The very first 3-D film festival in the United States is being held in Florida and it's expected to help boost the fortunes of Real D, a Beverly Hills company that is a leading provider of 3-D projection systems.
Real D is sponsoring and providing technical assistance to the fest, which was scheduled to kick off Oct. 10 in Orlando, and then will move to Coco Beach on Oct. 17-19.
Unlike most film festivals that are designed to promote and get distribution deals for movies, this event is geared toward promoting the art and science of 3-D filmmaking.
Besides major Hollywood studios such as Walt Disney Co., a slew of independent companies such as CGI Studios, DzignLight, In-Three and 3ality Digital are participating
All films and 3-D content will be screened in Real D 3-D, which is a hardware and software system that can be added to existing digital projectors. The system, according to industry sources, costs about $70,000, including installation.
Earlier this year, movie exhibitors Regal Entertainment Group and Cinemark USA Inc. signed deals to outfit 1,500 screens with Real D systems at movie theaters across North America.

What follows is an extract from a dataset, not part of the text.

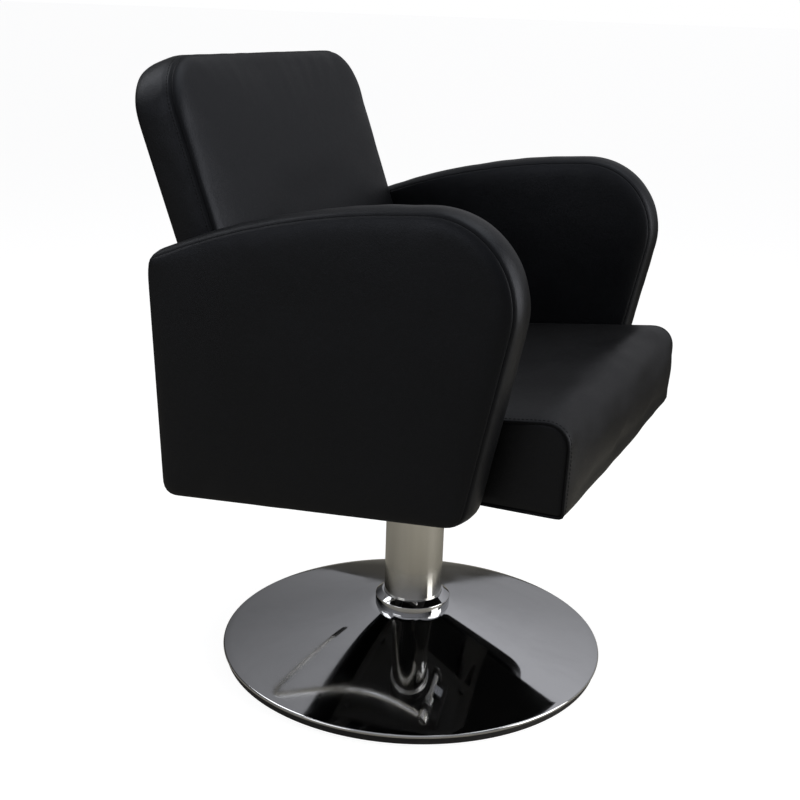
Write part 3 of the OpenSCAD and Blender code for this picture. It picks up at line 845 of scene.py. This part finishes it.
def surface_of(piece):
    mesh = piece.data
    return BVHTree.FromPolygons([v.co for v in mesh.vertices], [p.vertices for p in mesh.polygons])


PIPING_RADIUS = 2.0 * MM


def piping(name, cushion, side, body, slot):
    """A thin covered cord sewn into a seam."""
    rings = closed_tube_rings(cushion.seam(side), PIPING_RADIUS)
    piece = add_mesh(name, np.vstack(rings), ring_faces(len(rings), len(rings[0]), True), body, slot)
    return piece


for side, name in ((0, "seat_piping_right"), (1, "seat_piping_left")):
    piping(name, seat, side, "seat", "seat_leather")

STITCH_PITCH = 5 * MM
STITCH_LENGTH = 3.6 * MM
STITCH_RADIUS = 0.42 * MM
SEAT_STITCHES_OFF = 5 * MM
# A stitch's sections: the place along it as a share of its length, and the width as a share of its radius
STITCH_SECTIONS = [(-0.5, 0.35), (-0.36, 0.9), (0.0, 1.1), (0.36, 0.9), (0.5, 0.35)]


def stitch_row(name, line, cover, body, slot):
    """Thread stitches laid on a cover along a closed line."""
    tree = surface_of(cover)
    closed, run = run_of(line)
    count = int(run[-1] / STITCH_PITCH)
    points, faces = [], []
    for k in range(count):
        middle = run[-1] * k / count
        a, b = (np.array([np.interp((middle + s) % run[-1], run, closed[:, c]) for c in range(3)])
                for s in (-STITCH_LENGTH / 2, STITCH_LENGTH / 2))
        spot, normal, _, _ = tree.find_nearest(Vector((a + b) / 2))
        spot, normal, along = np.array(spot), np.array(normal), unit(b - a)
        across = np.cross(normal, along)
        rings = []
        for place, width in STITCH_SECTIONS:
            sink = normal * STITCH_RADIUS * (0.35 - 1.6 * place * place)
            ring = [spot + sink + along * place * STITCH_LENGTH + STITCH_RADIUS * width *
                    (math.cos(t) * across + math.sin(t) * normal) for t in np.arange(6) * math.pi / 3]
            rings.append(np.array(ring))
        new_points, new_faces = capped_rings(rings)
        start = len(points)
        points += list(new_points)
        faces += [tuple(i + start for i in f) for f in new_faces]
    return add_mesh(name, points, faces, body, slot, material=thread)


def band_line(cushion, side, distance):
    """The line on a cushion's band that runs at a distance from one of its seams."""
    inward = (1, -1)[side]
    return cushion.band_ring(cushion.seam_w[side] + inward * distance)[0]


stitch_row("back_stitches", band_line(back, 0, back.second_seam), back.piece, "seat", "black_leather")
for side, name in ((0, "seat_stitches_right"), (1, "seat_stitches_left")):
    stitch_row(name, band_line(seat, side, SEAT_STITCHES_OFF), seat.piece, "seat", "seat_leather")

# ---------------------------------------------------------------- pedestal


def base_pieces():
    """The base, collar, tube and cap again as finely turned shapes, on the CAD's own sizes."""
    dome_low, dome_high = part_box("base_dome")
    ring_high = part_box("floor_ring")[1]
    collar_low, collar_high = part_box("base_collar")
    tube_low, tube_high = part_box("column_tube")
    cap_low, cap_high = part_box("column_cap")
    rim, neck, tube = dome_high[0], collar_high[0], tube_high[0]
    bead = 3 * MM
    bead_at = (rim - bead, dome_low[2] + bead)
    sheet = 1.8 * MM
    cone_top = dome_high[2]
    run, fall = bead_at[0] - neck, cone_top - bead_at[1]
    touch = 180 - math.degrees(math.atan2(fall, run) + math.acos(bead / math.hypot(run, fall)))
    dome = arc(bead_at, bead, -90, touch, 16)
    foot = dome[-1]
    steps = np.linspace(0, 1, 24)
    cone = [(foot[0] + (neck - foot[0]) * t, foot[1] + (cone_top - foot[1]) * t) for t in steps]
    under_collar = neck - 9 * MM
    dome += cone[1:] + [(under_collar, cone_top), (under_collar, cone_top - sheet)]
    dome += [(r, z - sheet) for r, z in cone[:0:-1]]
    inner = bead_at[0] - bead
    dome += [(inner, bead_at[1] + bead - sheet), (inner, bead_at[1] - bead + 1 * MM)]
    dome_piece = lathe("base_cover", dome, "base", "chrome", around=512, smooth_under=50)
    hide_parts("base_dome")

    foot, top = collar_low[2], collar_high[2]
    bore = tube + 0.02 * MM
    collar = [(bore, foot), (neck, foot), (neck, foot + 14 * MM), (tube + 3 * MM, top), (bore, top)]
    collar_piece = lathe("column_collar", softened(collar, 0.8 * MM, 5), "base", "chrome", smooth_under=70)
    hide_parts("base_collar")

    wall = 3 * MM
    foot, top = tube_low[2], tube_high[2]
    barrel = [(tube - wall, foot), (tube, foot), (tube, top), (tube - wall, top)]
    tube_piece = lathe("column_barrel", softened(barrel, 0.8 * MM), "base", "chrome", material=satin_chrome,
                       smooth_under=70)
    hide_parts("column_tube")

    hole = 31 * MM
    edge = cap_high[0]
    cap = [(hole, top), (tube, top), (tube, cap_low[2]), (edge, cap_low[2]), (edge, cap_high[2]),
           (hole, cap_high[2])]
    cap_piece = lathe("column_trim", softened(cap, 1.0 * MM, 5), "base", "chrome", smooth_under=70)
    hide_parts("column_cap")

    plate_low, plate_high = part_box("ballast_plate")
    land = plate_low[2]
    inner, step = plate_high[0] - 18 * MM, plate_high[0] + 4 * MM
    outer, top = ring_high[0], ring_high[2]
    ring = [(inner, 0), (outer, 0), (outer, top), (step, top), (step, land), (inner, land)]
    ring_piece = lathe("floor_gasket", softened(ring, 1.2 * MM), "base", "floor_rubber", smooth_under=70)
    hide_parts("floor_ring")


base_pieces()


# The lever's bend can't be read off its CAD box, so these six repeat the part's source
LEVER_X = -60 * MM
LEVER_REACH = 285 * MM
LEVER_BAR = 165 * MM
LEVER_BEND = 22 * MM
LEVER_TURN = math.radians(102)
LEVER_RADIUS = 6.5 * MM

HUB_BORE = 6.02 * MM
HUB_HALF = 7 * MM
HUB_INSET = 8 * MM
HUB_AROUND = 64


def lever_path(pivot, hub_radius):
    """The rod's middle line: straight back from the hub, round the bend and along the bar."""
    start = np.array([LEVER_X, pivot[1] + hub_radius - 3 * MM, pivot[2]])
    path = [start + (0, (LEVER_REACH - start[1]) * t, 0) for t in np.linspace(0, 1, 12)[:-1]]
    middle = np.array([LEVER_X + LEVER_BEND, LEVER_REACH, pivot[2]])
    for a in np.linspace(0, LEVER_TURN, 28):
        path.append(middle + LEVER_BEND * np.array([-math.cos(a), math.sin(a), 0]))
    heading = np.array([math.sin(LEVER_TURN), math.cos(LEVER_TURN), 0])
    return path + [path[-1] + heading * LEVER_BAR * t for t in (0.2, 0.5, 0.8, 0.97, 1.0)]


def pump_lever_piece():
    """The bent lever rod with its hub, on the CAD lever's own place."""
    points = node_points("pump_lever")
    low, high = points.min(0), points.max(0)
    hub_radius = (high[2] - low[2]) / 2
    pivot = np.array([0, low[1] + hub_radius, low[2] + hub_radius])
    path = lever_path(pivot, hub_radius)
    radii = [LEVER_RADIUS] * (len(path) - 1) + [LEVER_RADIUS - 1 * MM]
    rod_points, rod_faces = capped_rings(tube_rings(path, radii, 32))
    hub = [(HUB_BORE, -HUB_HALF), (hub_radius, -HUB_HALF), (hub_radius, HUB_HALF), (HUB_BORE, HUB_HALF)]
    hub_profile = softened(hub, MM)
    turns = 2 * math.pi * np.arange(HUB_AROUND) / HUB_AROUND
    hub_x = low[0] + HUB_INSET
    hub_points = [(hub_x + x, pivot[1] + r * math.cos(t), pivot[2] + r * math.sin(t))
                  for r, x in hub_profile for t in turns]
    first = len(rod_points)
    hub_faces = [tuple(i + first for i in f) for f in ring_faces(len(hub_profile), HUB_AROUND, True)]
    piece = add_mesh("lever_rod", list(rod_points) + hub_points, rod_faces + hub_faces, "lever", "chrome",
                     material=lever_chrome, smooth_under=60)
    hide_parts("pump_lever")


pump_lever_piece()

# ---------------------------------------------------------------- hardware with eased edges


def ease_edges(node, width, body):
    """Stands a copy of a CAD node in for it, with its sharp edges bevelled."""
    source = frame["nodes"][node]
    mesh = source.data.copy()
    work = bmesh.new()
    work.from_mesh(mesh)
    bmesh.ops.remove_doubles(work, verts=work.verts, dist=0.005 * MM)
    bmesh.ops.dissolve_limit(work, angle_limit=math.radians(1), verts=work.verts, edges=work.edges)
    work.to_mesh(mesh)
    work.free()
    piece = bpy.data.objects.new(node + "_finished", mesh)
    scene.collection.objects.link(piece)
    bevel = piece.modifiers.new("edges", "BEVEL")
    bevel.width = width
    bevel.segments = 2
    bevel.limit_method = "ANGLE"
    bevel.angle_limit = math.radians(40)
    bevel.harden_normals = False
    graph = bpy.context.evaluated_depsgraph_get()
    piece.data = bpy.data.meshes.new_from_object(piece.evaluated_get(graph))
    piece.modifiers.clear()
    piece.data.shade_smooth()
    piece.data.set_sharp_from_angle(angle=math.radians(35))
    slot = next(p["material_slot"] for p in frame["record"]["subparts"] if p["node"] == node)
    piece.data.materials.clear()
    piece.data.materials.append(own_looks.get(node, finishes[slot]))
    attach(piece, body)
    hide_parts(node)


HARDWARE = (
    "pump_head", "mount_plate", "plate_bolts", "plate_nuts", "front_rail", "rear_rail", "back_brackets",
)
for node in HARDWARE:
    ease_edges(node, 0.7 * MM, "seat")

# ---------------------------------------------------------------- floor, light and world

FLOOR_SIZE = 400.0
# The world's lobes of light: toward where, the cosines at which each begins and is full, and its strength
WORLD_LOBES = [
    ((0, 0, 1), 0.0, 0.9, 0.30),
    ((0.95, -0.3, 0.1), 0.3, 0.9, 0.30),
    ((-1, 0, 0), 0.0, 0.9, 0.25),
]
WORLD_TINT = (0.985, 0.99, 1.03, 1)
# The floor is staged: the camera, reflections and all other rays each see a different one
FLOOR_GLOW = 0.86
FLOOR_SEEN = (0.30, 0.30, 0.30)
FLOOR_BOUNCE = (0.12, 0.12, 0.12)
FLOOR_NEAR = (0.42, 0.395, 0.335)
# Painted shadow: beyond the chair, the floor darkens to this colour in reflections.
FLOOR_SHADOW_BEHIND = (0.05, 0.045, 0.033)
SHADOW_FROM, SHADOW_TO = 0.15, 0.75


def make_floor():
    """A floor that is white to the camera and grey in the light that it throws back. In reflections it is
    beige, and a painted shadow darkens it beyond the chair, along the direction in which the camera looks."""
    mesh = bpy.data.meshes.new("floor")
    half = FLOOR_SIZE / 2
    corners = [(-half, -half, 0), (half, -half, 0), (half, half, 0), (-half, half, 0)]
    mesh.from_pydata(corners, [], [(0, 1, 2, 3)])
    look = Look("floor", (0.8, 0.8, 0.8), 0.75, Specular_IOR_Level=0.2)
    depth = look.node("ShaderNodeVectorMath", operation="DOT_PRODUCT")
    depth.inputs[1].default_value = (forward.x, forward.y, 0)
    look.join(look.place, depth.inputs[0])
    # Painted shadow: the reflected floor turns dark beyond the chair, along the camera's direction.
    behind = look.span(depth.outputs["Value"], SHADOW_FROM, SHADOW_TO, 0.0, 1.0, smooth=True)
    mirrored_with_shadow = look.blend(behind, FLOOR_NEAR, FLOOR_SHADOW_BEHIND)
    paths = look.node("ShaderNodeLightPath")
    lit = look.blend(paths.outputs["Is Camera Ray"], FLOOR_BOUNCE, FLOOR_SEEN)
    look.color(look.blend(paths.outputs["Is Glossy Ray"], lit, mirrored_with_shadow))
    look.surface.inputs["Emission Color"].default_value = (1, 1, 1, 1)
    glow = look.math("MULTIPLY", paths.outputs["Is Camera Ray"], FLOOR_GLOW)
    look.join(glow, look.surface.inputs["Emission Strength"])
    mesh.materials.append(look.material)
    floor = bpy.data.objects.new("floor", mesh)
    scene.collection.objects.link(floor)


def make_world():
    """Light from above and from both sides, in soft lobes; the camera itself sees plain white."""
    world = bpy.data.worlds.new("studio")
    scene.world = world
    world.use_nodes = True
    nodes, links = world.node_tree.nodes, world.node_tree.links
    way = nodes.new("ShaderNodeTexCoord").outputs["Generated"]
    light = None
    for toward, start, full, strength in WORLD_LOBES:
        across = nodes.new("ShaderNodeVectorMath")
        across.operation = "DOT_PRODUCT"
        across.inputs[1].default_value = toward
        links.new(way, across.inputs[0])
        lobe = nodes.new("ShaderNodeMapRange")
        lobe.interpolation_type = "SMOOTHSTEP"
        for socket, value in (("From Min", start), ("From Max", full), ("To Min", 0), ("To Max", strength)):
            lobe.inputs[socket].default_value = value
        links.new(across.outputs["Value"], lobe.inputs["Value"])
        if light is None:
            light = lobe.outputs["Result"]
            continue
        both = nodes.new("ShaderNodeMath")
        links.new(light, both.inputs[0])
        links.new(lobe.outputs["Result"], both.inputs[1])
        light = both.outputs["Value"]
    by_camera = nodes.new("ShaderNodeLightPath").outputs["Is Camera Ray"]
    seen = nodes.new("ShaderNodeMix")
    seen.inputs["B"].default_value = 1.0
    links.new(by_camera, seen.inputs["Factor"])
    links.new(light, seen.inputs["A"])
    tint = nodes.new("ShaderNodeMix")
    tint.data_type = "RGBA"
    tint.inputs[MIX_COLOR_A].default_value = WORLD_TINT
    tint.inputs[MIX_COLOR_B].default_value = (1, 1, 1, 1)
    links.new(by_camera, tint.inputs["Factor"])
    links.new(tint.outputs[MIX_COLOR_RESULT], nodes["Background"].inputs["Color"])
    links.new(seen.outputs["Result"], nodes["Background"].inputs["Strength"])


def area_light(name, place, aim, size, power, color=(1, 1, 1)):
    data = bpy.data.lights.new(name, "AREA")
    data.shape = "RECTANGLE"
    data.size, data.size_y = size
    data.energy = power
    data.color = color
    light = bpy.data.objects.new(name, data)
    place = Vector(place)
    turn = (Vector(aim) - place).to_track_quat("-Z", "Y")
    light.matrix_world = Matrix.Translation(place) @ turn.to_matrix().to_4x4()
    scene.collection.objects.link(light)


make_floor()
make_world()
area_light("top", (0.2, -0.5, 2.6), (0, 0, 0.4), (1.8, 1.8), 15, (0.97, 1.0, 1.0))
area_light("front", (0.5, -2.7, 1.25), (0, 0, 0.45), (2.0, 2.0), 42, (1.0, 0.985, 0.955))
area_light("low", (0.2, -2.4, 0.45), (0, 0, 0.3), (1.0, 1.0), 8, (1.0, 0.98, 0.94))
area_light("behind", (-0.4, 2.0, 2.4), (0, 0, 0.5), (1.5, 1.5), 18, (0.98, 0.99, 1.0))
area_light("left", (-2.8, 1.2, 1.4), (0, 0, 0.3), (1.4, 1.4), 9.6, (1.0, 1.0, 1.0))
scene.view_settings.view_transform = "Standard"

Real D also has similar deals with several smaller independent theater chains throughout North America and Europe.
Real D was instrumental in helping cobble together a $1.4 billion deal among movie exhibitors and five of Hollywood's major studios for a plan to help finance the rollout of digital cinema equipment in U.S. theaters.
As part of the agreement, the studios will help defray the cost to install the digital projectors, spreading to nearly 20,000 screens during the next several years. Those costs are expected to be offset by money saved from not having to manufacture and ship film prints.

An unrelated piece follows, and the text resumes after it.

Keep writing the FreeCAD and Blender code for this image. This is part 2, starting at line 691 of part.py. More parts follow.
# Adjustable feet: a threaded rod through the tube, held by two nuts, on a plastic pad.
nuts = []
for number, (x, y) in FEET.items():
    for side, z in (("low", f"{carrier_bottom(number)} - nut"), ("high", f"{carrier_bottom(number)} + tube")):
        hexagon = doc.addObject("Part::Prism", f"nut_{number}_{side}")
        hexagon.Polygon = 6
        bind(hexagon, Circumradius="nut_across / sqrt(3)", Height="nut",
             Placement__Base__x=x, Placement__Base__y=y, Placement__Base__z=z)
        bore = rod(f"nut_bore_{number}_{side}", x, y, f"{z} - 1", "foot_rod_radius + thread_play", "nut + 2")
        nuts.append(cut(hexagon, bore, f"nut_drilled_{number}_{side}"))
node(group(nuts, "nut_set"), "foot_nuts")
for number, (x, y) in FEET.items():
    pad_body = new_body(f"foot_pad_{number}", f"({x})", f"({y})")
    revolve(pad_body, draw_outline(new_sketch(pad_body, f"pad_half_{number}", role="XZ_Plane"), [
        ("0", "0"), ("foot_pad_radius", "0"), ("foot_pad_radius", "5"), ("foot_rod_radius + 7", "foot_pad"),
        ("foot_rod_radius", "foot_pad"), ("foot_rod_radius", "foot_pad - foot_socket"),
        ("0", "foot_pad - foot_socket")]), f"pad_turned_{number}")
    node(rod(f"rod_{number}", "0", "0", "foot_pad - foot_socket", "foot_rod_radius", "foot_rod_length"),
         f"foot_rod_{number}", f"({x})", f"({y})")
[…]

The 3-D Film & Interactive Festival is premiering "3ology," a feature-length movie comprising various 3-D feature clips, short films and music videos from around the world.
Also being screened is the trailer for Walt Disney's upcoming 3-D film "Bolt," directed by Byron Howard and Chris Williams.
Look out Madonna, South Korean music and dance sensation BoA is about to tour the United States with the Oct. 21 release of her new single, "Eat You Up."
SM Entertainment U.S.A., a Santa Monica unit of Seoul, South Korea, music management company SM Entertainment International, for years has been positioning the English-speaking pop star for a breakthrough in America.
BoA, whose sensuous dance moves and catchy lyrics have sent her to the top of the charts in South Korea and Japan, however, may not to translate to the American market, according to some industry analysts.